Es miércoles y hoy todas las conversaciones, las de trabajo, las sociales, las obligatorias, las casuales, las que abren proyectos, las que debaten injusticias quedan a mitad de cualquier frase. Los mensajes que mando a Halifax, a Roma, a Saarbrücken, que son por otros temas, terminan todos igual: se ha muerto Maradona. Informo, como si allá pudieran no saberlo. Un amigo canadiense me responde “Lamento tu pérdida. Supongo que eras un gran fan”. No, le contesto. Y le confieso que no estoy muy seguro de saber quién era.
Y allí mismo el mundo, mi mundo, se detiene. Una detención inexplicable, una detención que durará días: ¿será posible ser argentino y no saber nada de Maradona? No. No es posible.
Así que reviso mis notas, esas que van por dentro y no se escriben nunca. La idolatría siempre me espanta un poco. El proceso de construcción del ídolo, una práctica ancestral que reúne a un pueblo entero alrededor de un tótem de piedra o de Fiorito, es un fenómeno mágico, maravilloso, irracional y –por ende– bastante aterrador.
Hay tantos Maradonas como la idolatría colectiva –peleada consigo misma– quiso construir. Se lo erige, se lo usa, se lo acorrala, se lo lima. Está el Maradona Que Habla De Sí Mismo En Tercera Persona Singular (una invención gramatical definitiva, solo permitida con gracia a ciertas deidades) y está ese Maradona que revierte el mapa de Italia para que el pobre sur le gane la batalla simbólica al rico norte; está el bufón desembozado que le puede gritar a Bush en la cara lo que un diplomático real querría y no puede, y está también ese presunto padre intermitente de cientos de niños de esta tierra rasposa, vasta y curva como pelota de trapo.

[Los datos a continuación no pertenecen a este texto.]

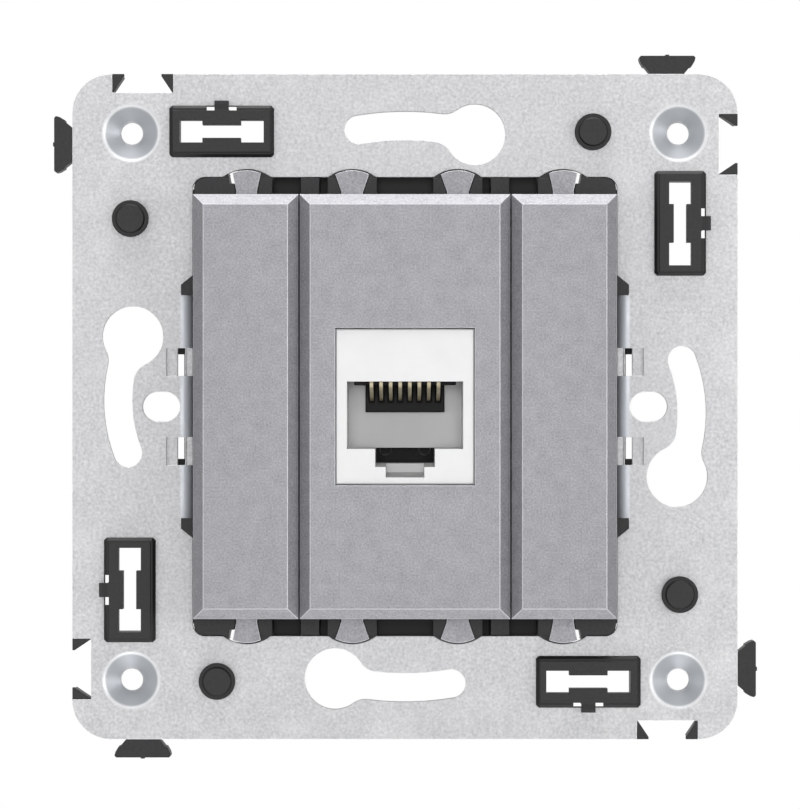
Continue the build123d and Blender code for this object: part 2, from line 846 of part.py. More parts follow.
def jack_housing():
    half_width = jack_face_width / 2
    half_height = jack_face_height / 2
    solid = block(-half_width, half_width, jack_front, jack_body_end, -half_height, half_height)
    front_edges = solid.edges().group_by(Axis.Y)[0]
    solid = chamfer(front_edges, jack_edge_chamfer)
    solid -= block(-port_width / 2, port_width / 2, jack_front - 1, port_end, port_bottom, port_top)
    latch_bottom = port_bottom - latch_height
    latch_back = port_end + port_back_wall + overrun
    latch_half = latch_width / 2
    solid -= block(-latch_half, latch_half, jack_front - overrun, latch_back, latch_bottom, port_bottom)
    ledge_bottom = latch_bottom - latch_ledge
    ledge_end = jack_front + latch_ledge_depth
    ledge = profile_x(
        [
            (jack_front - tool_bite, latch_bottom + tool_bite),
            (jack_front - tool_bite, ledge_bottom),
            (ledge_end, ledge_bottom),
            (ledge_end + latch_ledge_ramp, latch_bottom),
            (ledge_end + latch_ledge_ramp, latch_bottom + tool_bite),
        ],
        -latch_half,
        latch_half,
    )
    key = profile_x(
        [
            (jack_front - tool_bite, key_top + tool_bite),
            (jack_front - tool_bite, key_bottom),
            (jack_front + key_ramp_start, key_bottom),
            (jack_front + key_depth, key_ramp_top),
            (jack_front + key_depth, key_top + tool_bite),
        ],
        -key_width / 2,
        key_width / 2,
    )
    solid = solid - ledge - key
    rear_half = half_width - jack_rear_wall
    past_rear = jack_body_end + overrun
    rear_front = port_end + port_back_wall
    rear_foot = -half_height + jack_rear_wall
    rear_top = half_height - 3 * jack_rear_wall
    solid -= block(-rear_half, rear_half, rear_front, past_rear, rear_foot, rear_top)
    channel_top = hairpin_z + hairpin_outer + lead_channel_play
    channel_half = comb_width / 2
    channel_front = hairpin_y - hairpin_outer - channel_front_play
    solid -= block(-channel_half, channel_half, channel_front, past_rear, port_top, channel_top)
    window_half = comb_width / 2 + comb_window_play
    window_foot = comb_bottom - comb_window_play
    solid -= block(-window_half, window_half, port_end - overrun, rear_front + overrun, window_foot, port_top)
    arm_half = snap_arm_width / 2
    arm_bottom = half_height - snap_arm_thickness
    slot_half = arm_half + snap_arm_side_gap
    slot_front = jack_front + snap_arm_face_wall
    slot_foot = arm_bottom - snap_arm_gap
    solid -= block(-slot_half, slot_half, slot_front, snap_arm_root, slot_foot, half_height + overrun)
    arm = block(-arm_half, arm_half, snap_arm_front, snap_arm_root + overrun, arm_bottom, half_height)
    tooth = profile_x(
        [
            (snap_tooth_front, half_height - tool_bite),
            (snap_tooth_front, half_height + snap_tooth_height),
            (snap_tooth_front + snap_tooth_land, half_height + snap_tooth_height),
            (snap_tooth_front + snap_tooth_length, half_height),
            (snap_tooth_front + snap_tooth_length, half_height - tool_bite),
        ],
        -arm_half,
        arm_half,
    )
    return joined([solid, arm, tooth, upside_down(tooth)])


def contact_places():
    return [(n - (contact_count - 1) / 2) * contact_pitch for n in range(contact_count)]


def contact_carrier():
    """Roof under the leads, comb round the contact tips and the wall that closes the housing's rear."""
    roof = block(-roof_width / 2, roof_width / 2, hairpin_y, comb_front, roof_bottom, port_top)
    nose_outline = Pos(hairpin_y, hairpin_z) * RegularPolygon(roof_thickness / 2, 8, rotation=22.5)
    nose = extrude(Plane.YZ.offset(-roof_width / 2) * nose_outline, roof_width)
    end = jack_body_end - carrier_end_play
    comb = block(-comb_width / 2, comb_width / 2, comb_front, end, comb_bottom, port_top)
    back_half = jack_face_width / 2 - jack_rear_wall - carrier_side_play
    back_low = -jack_face_height / 2 + jack_rear_wall + carrier_side_play
    back = block(-back_half, back_half, end - carrier_back_thickness, end, back_low, port_top)
    solid = joined([roof, nose, comb, back])
    for x in contact_places():
        half = comb_slot_width / 2
        solid -= block(x - half, x + half, comb_front - overrun, comb_slot_end, comb_slot_bottom, roof_bottom)
    return solid


def contact_spring(x):
    """Moving arm of one contact, with the hairpin that it swings about."""
    half = contact_width / 2
    middle = (hairpin_inner + hairpin_outer) / 2
    run = contact_tip_y - hairpin_y
    drop = hairpin_z - middle - contact_tip_z
    slope = math.degrees(math.atan2(drop, run))
    lean = Rot(0, 0, -slope)
    inside = lean * RegularPolygon(hairpin_inner, 8, major_radius=False, rotation=22.5)
    upper = area(-hairpin_outer, 0, 0, hairpin_outer)
    lower = lean * area(-hairpin_outer, 0, -hairpin_outer, 0)
    bend = (Circle(hairpin_outer) - inside) & (upper + lower)
    arm = lean * area(0, math.hypot(run, drop), -hairpin_outer, -hairpin_inner)
    outline = Pos(hairpin_y, hairpin_z) * (bend + arm)
    return extrude(Plane.YZ.offset(x - half) * outline, contact_width)


def contact_leads():
    """Fixed ends of the contacts, in the channel above the carrier's roof."""
    half = contact_width / 2
    low = hairpin_z + hairpin_inner
    high = hairpin_z + hairpin_outer
    front = hairpin_y + lead_gap
    return Compound([block(x - half, x + half, front, lead_end, low, high) for x in contact_places()])


# Board, terminals and caps

def terminal_levels():
    return [(n - 1.5) * terminal_pitch for n in range(4)]


def jack_board():
    half_width = board_width / 2
    half_height = board_height / 2
    return block(-half_width, half_width, board_front, board_back, -half_height, half_height)


def blade_seat(x, z):
    """Pocket for one blade."""
    half_x = blade_thickness / 2 + blade_play
    half_z = blade_width / 2 + blade_play
    top = terminal_top - blade_drop + blade_play
    return block(x - half_x, x + half_x, board_front, top, z - half_z, z + half_z)


def terminal_row():
    """Row of towers on the right, with wire slots and blade seats."""
    half = terminal_row_width / 2
    row_half = 1.5 * terminal_pitch + terminal_row_margin
    row = block(-half, half, board_back, terminal_top, -row_half, row_half)
    slot_floor = terminal_top - wire_slot_depth
    for z in terminal_levels():
        low = z - wire_slot_width / 2
        high = z + wire_slot_width / 2
        flare = profile_x(
            [
                (slot_floor, low),
                (terminal_top - wire_slot_flare, low),
                (terminal_top, low - wire_slot_flare / 2),
                (terminal_top, high + wire_slot_flare / 2),
                (terminal_top - wire_slot_flare, high),
                (slot_floor, high),
            ],
            -half - overrun,
            half + overrun,
        )
        row -= flare
        row -= blade_seat(0, z)
    return Pos(terminal_row_offset, 0, 0) * row


def terminal_block():
    half_width = board_width / 2
    half_height = board_height / 2
    base = block(-half_width, half_width, board_back, terminal_foot, -half_height, half_height)
    for side in [-1, 1]:
        for z in terminal_levels():
            base -= blade_seat(side * terminal_row_offset, z)
    row = terminal_row()
    return joined([base, row, mirrored(row)])


def terminal_blade(x, z):
    """Forked blade of one terminal."""
    top = terminal_top - blade_drop
    half = blade_width / 2
    blade = block(x - blade_thickness / 2, x + blade_thickness / 2, board_back, top, z - half, z + half)
    fork_half = blade_fork / 2
    fork_foot = top - blade_fork_depth
    fork = block(x - blade_thickness, x + blade_thickness, fork_foot, top, z - fork_half, z + fork_half)
    return blade - fork


def wire_cap():
    """Cap over the right row of towers."""
    inner_x = terminal_row_width / 2 + cap_play
    inner_z = 1.5 * terminal_pitch + terminal_row_margin + cap_play
    outer_x = inner_x + cap_wall
    outer_z = inner_z + cap_wall
    roof_front = terminal_top + cap_roof_gap
    skirt_front = roof_front - cap_skirt
    cap = block(-outer_x, outer_x, skirt_front, roof_front + cap_roof, -outer_z, outer_z)
    cap -= block(-inner_x, inner_x, skirt_front, roof_front, -inner_z, inner_z)
    notch_half = cap_notch_width / 2
    notch_end = skirt_front + cap_notch_height
    for z in terminal_levels():
        cap -= block(-outer_x, outer_x, skirt_front, notch_end, z - notch_half, z + notch_half)
    return Pos(terminal_row_offset, 0, 0) * cap


# Writing

write(support_frame(), "support_frame")

coupler = corner_coupler()
catch = Pos(-catch_along, 0, catch_out) * frame_catch()
for turn in range(4):
    quarter = Rot(0, 90 * turn, 0)
    write(quarter * coupler, "corner_coupler_" + str(turn + 1))
    write(quarter * catch, "frame_catch_" + str(turn + 1))

right_carrier = blank_carrier()
right_cover = blank_cover()
write(right_carrier, "blank_carrier_right")
write(mirrored(right_carrier), "blank_carrier_left")
write(right_cover, "blank_cover_right")
write(mirrored(right_cover), "blank_cover_left")
write(module_body(), "module_body")
write(module_cover(), "module_cover")

write(jack_housing(), "jack_housing")
write(contact_carrier(), "contact_carrier")
write(contact_leads(), "contact_leads")
for number, x in enumerate(contact_places()):
    write(contact_spring(x), "contact_spring_" + str(number + 1))
write(jack_board(), "jack_board")
write(terminal_block(), "terminal_block")
blade_number = 0
for side in [-1, 1]:
    for z in terminal_levels():
        blade_number += 1
        write(terminal_blade(side * terminal_row_offset, z), "terminal_blade_" + str(blade_number))
right_cap = wire_cap()
write(right_cap, "wire_cap_right")
write(mirrored(right_cap), "wire_cap_left")
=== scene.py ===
import json
import math

import bpy
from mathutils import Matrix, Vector


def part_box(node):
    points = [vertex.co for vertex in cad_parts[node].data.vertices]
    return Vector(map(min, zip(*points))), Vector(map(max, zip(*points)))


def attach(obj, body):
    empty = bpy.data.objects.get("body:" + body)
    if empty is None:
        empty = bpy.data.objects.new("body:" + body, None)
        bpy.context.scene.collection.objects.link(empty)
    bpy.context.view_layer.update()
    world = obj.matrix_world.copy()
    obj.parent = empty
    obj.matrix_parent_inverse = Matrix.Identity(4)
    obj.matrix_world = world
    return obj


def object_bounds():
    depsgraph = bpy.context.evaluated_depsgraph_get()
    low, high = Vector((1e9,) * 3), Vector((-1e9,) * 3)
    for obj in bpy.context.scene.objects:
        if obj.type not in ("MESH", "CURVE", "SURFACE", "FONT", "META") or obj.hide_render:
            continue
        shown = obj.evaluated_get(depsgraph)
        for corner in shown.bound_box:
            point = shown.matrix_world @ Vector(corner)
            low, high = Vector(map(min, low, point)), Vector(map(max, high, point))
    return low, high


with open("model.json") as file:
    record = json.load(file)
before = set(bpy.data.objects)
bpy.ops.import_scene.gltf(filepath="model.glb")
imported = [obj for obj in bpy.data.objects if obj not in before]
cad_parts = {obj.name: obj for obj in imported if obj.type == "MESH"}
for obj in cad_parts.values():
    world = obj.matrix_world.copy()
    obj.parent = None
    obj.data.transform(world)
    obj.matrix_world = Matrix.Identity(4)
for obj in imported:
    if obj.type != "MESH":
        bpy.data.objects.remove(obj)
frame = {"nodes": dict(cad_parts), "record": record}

low_corner, high_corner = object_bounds()

MM = 0.001

# The photograph's frame, with the plate's centre a little right of and below its middle.
# From further away the camera would see the background through the seams beside the covers.
IMAGE_LONG_SIDE = 809
PIXELS_PER_MM = 9.37
PLATE_CENTRE_RIGHT_PX = 5.0
PLATE_CENTRE_DOWN_PX = 2.1
CAMERA_DISTANCE_MM = 480.0
SENSOR_MM = 36.0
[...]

Yo mismo, que no sé nada de fútbol más que la alegría que me da jugarlo con amigos, supongo que si empecé a jugar a la pelota y no al bádminton o al cricket (cosas igual de absurdas si se las mira bien) tal vez sea porque –de un modo u otro– había Maradona. Yo mismo, que trabajé varias veces en Nápoles y fui bienvenido en el aeropuerto o en las pizzerías con solo decir que era argentino, supongo que si así ocurría era porque a los argentinos nos precedió siempre este embajador, este loco, esta alquimia, este derroche de fantasía sin manubrio.
Maradona nos eligió y nosotros lo elegimos sin que nadie tuviera que votar nada. Entre él y una pelota ocurría un milagro y todos decidimos (sin saberlo) que ese milagro era uno de los pocos de los que podíamos agarrarnos antes de caer por el barranco que el destino nos tenía pensado, el destino que sin duda –ahora que él no está- vendrá a azotarnos para dejarnos –tal como era el plan– en el olvido.
Ya cae el sol, ya arde Napoli en bengalas, ya aplauden todos los balcones, ya empieza a ponerse peligrosamente albiceleste el Obelisco, ahora, que sin la pesada carga de aquel cuerpo, el rito ancestral que tironeaba de sí mismo es casi perfecto y duele tanto.